KATE HERBERT  270 wd

 

Wednesday, 4 January 1995

The Comedy of Errors , Melbourne Maskworks, 14 Jan 1995

 

Written by William Shakespeare

Melbourne Maskworks

At Northcote Amphitheatre from approx 14 Jan 1995

Reviewer: Kate Herbert on or around 14 Jan 1995

This review published in Jan 1995 in The Melbourne Times (or maybe it was the Herald Sun? II don’t have the details anymore.) KH

 

The Comedy of Errors by William Shakespeare employs that cutesy comic device of mistaken identity. Of course, it is always a tall order to find two sets of identical twins, so Melbourne Maskworks have creatively solved the problem with identical masks.

 

This may not be Shakespeare's best comedy, but it provides plenty of scope for adaptation.  In addition to its simple set (Ian McLay) and colourful costumes (Naomi Szakacs) and superbly crafted leather masks (Sylvia Rech), Maskworks' production has the advantage of the exotic natural setting of the Northcote Amphitheatre with its great acoustics, natural lighting effects at dusk, a view of the Yarra, kookaburras and a passing parade of sticky-beaks walking their dogs.

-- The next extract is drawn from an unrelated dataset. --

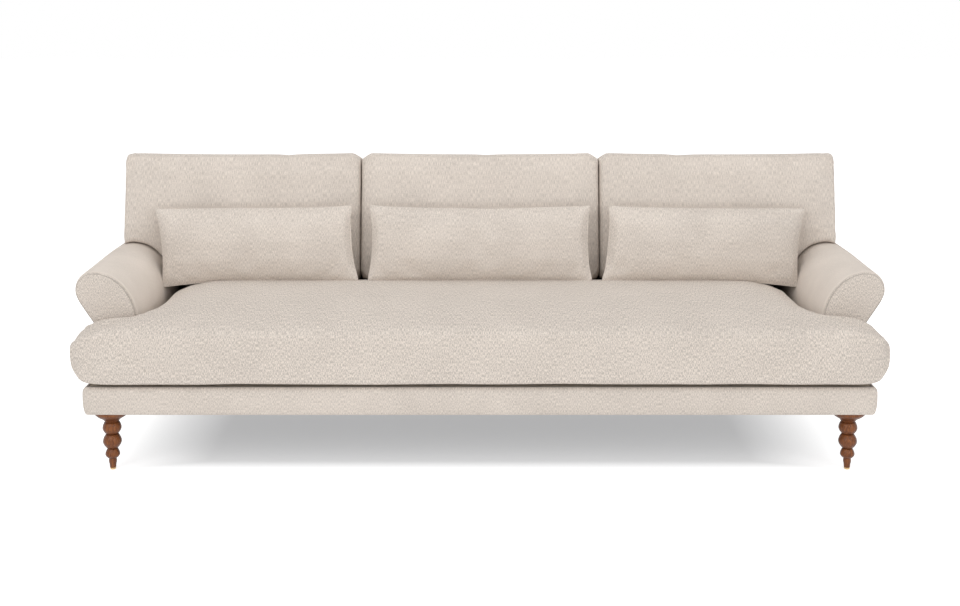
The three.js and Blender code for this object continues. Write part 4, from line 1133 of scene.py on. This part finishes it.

Some clever and charming slapstick routines in the style of the Italian Commedia del'Arte are the highlights of the show directed by Peter O'Donohue. In fact, the production could have been enhanced by editing some of the longer wordier speeches and focussing on the more physical aspects. There are some delightful mumming routines running parallel to dialogue which liven it up.

 

A few visual gags and character mannerisms are filched directly from The Three Stooges and other clowns. Some are over-used and become repetitive. Live music by Anne McCue is a bonus and there are some lively and very funny characterisations from Russell Fletcher, Trevor Major and Jules Hutchenson.

 

This may not be high art but it is a pleasant and entertaining night out and you can sip champagne as you watch.